Last year’s big news from Columbia’s jobs report was that it was the first year consulting overtook finance as the top destination for newly minted MBAs. This year the long-time pipeline to Wall Street amped production back up a bit, so to speak, as finance rebounded, becoming the home of 34.3% of grads, up from 32.2%, to consulting’s 32.6%, down from 33.6%. Both industries have been neck-and-neck in the 30s for at least the last six years. Tech, meanwhile, continued to muddle along in the teens, and no other field made it to double digits.

Despite the banking rebound, the top five employers of CBS grads were all consulting firms, led by McKinsey and Company, which hired 45 CBS MBAs, down from 55 last year; Bain & Company, with 29; and Boston Consulting Group, with 28. They were followed by Deloitte (21 hires) and PwC Strategy& (17). Goldman Sachs scooped up 15 CBS MBAs, Amazon hired 14, and JPMorgan Chase hired a dozen. See page 3 for a breakdown of top CBS employers over the years.

Regardless of a specific employer, most CBS grads had jobs by three months after graduation: 93.9% had received offers by late August, down slightly from 94.1% last year, and 90.4% had accepted, up a bit from 90.1%. Another 34 students — roughly 4.5% — of the class started their own businesses in such areas as software, fin-tech, retail and e-commerce, and digital health. In 2018 Columbia’s entrepreneurs constituted a little over 5% of the class.

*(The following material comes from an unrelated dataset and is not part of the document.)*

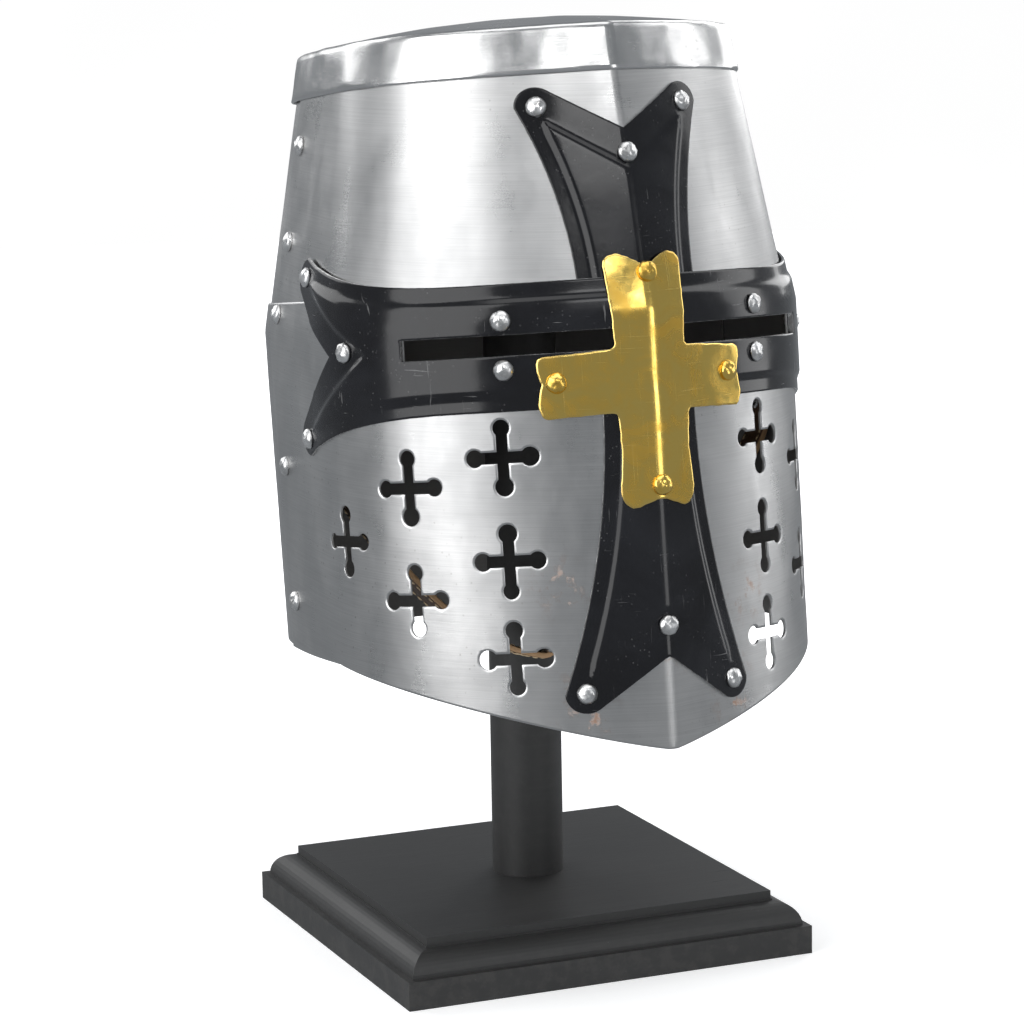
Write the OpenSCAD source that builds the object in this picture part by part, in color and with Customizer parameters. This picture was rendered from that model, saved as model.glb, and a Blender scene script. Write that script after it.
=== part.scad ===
// Great helm of riveted steel plates with a cross on its face, on a wooden display stand.
// Millimetres. The helm faces -Y, +Z is up, and the origin is the centre of the stand's underside,
// on the axis of the post.

/* [Stand] */
// Side of the square base board
board_w = 190; // [150:5:240]
// Thickness of the base board
board_h = 12.5; // [8:0.5:25]
// Side of the moulded plinth's top slab
slab_w = 163; // [120:1:200]
// Height of the moulded plinth above the board
plinth_h = 14.3; // [8:0.1:30]
// Diameter of the post
post_d = 32; // [20:1:50]
// Height of the highest point of the head block
block_top = 358; // [300:1:400]
// Diameter of the head block
block_d = 46; // [36:1:60]

/* [Helm] */
// Lean of the helm back from upright, in degrees
lean = 7; // [0:1:15]
// Height of the helm's front point above the floor, before the lean
tip_z = 104; // [60:1:160]
// Distance of the helm's own axis in front of the post, at the front point's height
axis_ahead = 54; // [0:1:80]
// Half the helm's width at the brow
brow_half_w = 106.5; // [95:0.5:120]
// Half the helm's width at the crown
crown_half_w = 89.5; // [75:0.5:110]
// Depth of the face in front of the axis at the brow, without the keel
brow_front = 93.5; // [80:0.5:120]
// Depth of the face in front of the axis at the crown, without the keel
crown_front = 74; // [60:0.5:110]
// Depth of the skull behind the axis at the brow
brow_back = 130; // [100:1:150]
// Depth of the skull behind the axis at the crown
crown_back = 112; // [80:1:130]
// How far the keel stands out along the centre of the face
keel = 12; // [0:0.5:20]
// Height of the sides of the rim above the front point
rim_rise = 42; // [20:1:60]
// Height of the brow, where the skull starts to taper
brow_z = 180; // [150:1:200]
// Height of the seam between the upper and the lower plates
seam_z = 192; // [180:1:210]
// Height of the lower edge of the crown's flange
crown_z = 279; // [260:1:300]
// Thickness of the steel plates
plate_t = 1.2; // [0.8:0.1:2]

/* [Cross] */
// Height of the middle of the cross
cross_z = 168.5; // [150:0.5:190]
// Half the height of the cross band on the face
band_half = 26; // [18:0.5:36]
// Height of an eye slot
slot_h = 8.6; // [5:0.1:14]
// Distance of an eye slot's outer end from the centre
slot_end = 87.5; // [60:0.5:95]
// How far the panels of the cross are pressed out
panel_rise = 1.2; // [0.4:0.1:2.5]
// Half the width of the brass cross across its arms
brass_half_w = 44; // [30:0.5:60]

/* [Rivets] */
// Diameter of a rivet's head
head_d = 8.6; // [5:0.1:12]
// Diameter of a rivet's shank
shank_d = 3.4; // [2:0.1:5]

/* [Vents] */
// Length of a vent cross from lobe to lobe
vent_l = 31; // [20:1:45]
// Width of a vent cross's bars
vent_bar = 4.8; // [3:0.1:8]
// Diameter of a vent cross's lobes
vent_lobe = 7.3; // [4:0.1:12]

/* [Hidden] */
$fn = 48;

// Colours of the finishes
steel = [0.72, 0.73, 0.74];
black_paint = [0.06, 0.06, 0.07];
brass = [0.83, 0.62, 0.16];
silver = [0.8, 0.8, 0.79];
dark_wood = [0.1, 0.1, 0.1];
leather = [0.2, 0.12, 0.07];
zinc = [0.6, 0.6, 0.6];

// Stand
slab_h = 3.6;
groove = 0.7;
ledge = 3;
screw_d = 5;
screw_head_d = 10;
screw_bite = 30;
screw_sunk = 1;
block_h = 22;
block_crown_r = 110;

// Helm outline
keel_w = 42;
back_round = 3.8;
crown_shift = -2;
turn_step = 2.5;
rear_edge = 105;
back_start = 97.5;
lap = 8;
dome_z = 299;
dome_rise = 7.5;
flange_t = 1.2;

// Each layer of sheet lies a hair clear of the one beneath it
gap = 0.06;
skin = -2.8;
layer_1 = skin + plate_t + gap;
layer_2 = layer_1 + plate_t + gap;
layer_3 = layer_2 + plate_t + gap;
arm_t = 1;
brass_t = 0.9;
brass_in = layer_3 + plate_t + panel_rise + gap;

// Cross
panel_inset = 7;
arm_rivet_side = 32.3;
upper_arm_rivet_z = 265.3;
upper_notch_z = 255;
upper_point_z = 244.8;
lower_arm_rivet_z = 25.6;
lower_notch_z = 38.5;
lower_point_z = 51.5;
side_rivet_y = 11.4;
side_rivet_dz = 33.6;
side_notch_y = -15.4;
side_point_turn = 73.5;
side_point_y = -32;
side_point_dz = 1.5;
lobe_r = 8.2;
slot_start = 11;
brow_rivet_x = 55.2;
brow_rivet_dz = 10;

// Seam rivets: height of each from the crown down
seam_turn = 99.7;
seam_rivet_zs = [259, 218, 187, 121, 62];

// Rivets
head_h = 2.9;
tail_d = 5.6;
tail_h = 1;
tail_gap = 0.2;
hole_d = shank_d + 0.1;

// Vents: turn round the face and height of each, on one side
vent_spots = [[33, 124], [33, 81.5], [33, 41.3], [56.5, 113], [56.5, 66.5], [79.5, 91]];

// Liner
band_low = 175;
band_top = 210;
leather_t = 2.4;
liner_out = -3.2;
flap_out = liner_out - leather_t - 0.7;
flap_t = 2;
flap_low = 194;
flap_bend_z = 206;
flap_rise = 60;
flap_half = 19;
flap_end = 74;
flap_count = 8;
lace_d = 3.5;
lace_r = 33;
lace_y = 5;
lace_z = 265.6;

// Chin strap, hung in a loop from its rivets
strap_w = 18;
strap_t = 2.5;
strap_x = 102.8;
strap_rivet_z = 134;
strap_tab = 12;
strap_sag = 104;
buckle_wire = 2.4;
buckle_w = 25;
bar_x = 9;

function mix(a, b, t) = a + (b - a) * t;
// Share of the taper reached at height z, nothing below the brow
function taper(z) = max(0, (z - brow_z) / (crown_z - brow_z));
function half_w(z) = mix(brow_half_w, crown_half_w, taper(z)) - 1.5 * max(0, (brow_z - z) / brow_z);
function front_d(z) = mix(brow_front, crown_front, taper(z)) - 1.5 * max(0, (brow_z - z) / brow_z);
function back_d(z) = mix(brow_back, crown_back, taper(z));
function keel_at(x, z) = keel * (exp(-abs(x) / keel_w) - exp(-half_w(z) / keel_w));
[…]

A CLOSER LOOK AT THOSE SALARIES 

Delving a little more deeply into the salary numbers in CBS’s new report, we see that median salary plus signing bonus this year is $170,370, up an impressive 13.7% over last year’s $149,890, which itself was up an enviable 5.7% from $141,754 in 2017. Last year, the highest reported MBA starting salary was $308,000 landed by a graduate in private equity, followed by a classmate who was given a starting salary of $233,500 in consulting and another MBA who got a $200,000 salary in tech at an Internet services or e-commerce firm. In 2019, the distinction for highest starting salary goes to another private equity person who pulled in a cool $375,000, followed by someone who made $263,000 in consumer products and a tech MBA who was paid $260,000 in Internet services/e-commerce.

A couple of years ago the guidelines for reporting compensation changed, and some schools began refraining from offering details on “other” compensation. Schools like Columbia with a heavy finance focus, however, tend to do well in the “other” comp category, because in finance other guaranteed pay is a more prominent feature of a first-year starting package. Last year, more than half of Columbia MBAs going into finance reported these extras, while 84.5% of CBS students going into investment banking and brokerage did so. This year looks much the same, with more than half of finance MBAs saying they got “other” comp packages — and a whopping 88.4% of investment bankers getting it, at a median, like last year, of $50,000. Some gaudy numbers jump out in this section of the report: Someone in hedge funds made $260,000 in other comp, while another MBA in private equity made $225,000; yet even these pale in comparison to the MBA in “other investment management” who raked in $350,000 in other comp.

Consider: last year the top other guaranteed compensation for a Columbia MBA was $240,624, paid to an MBA in management consulting.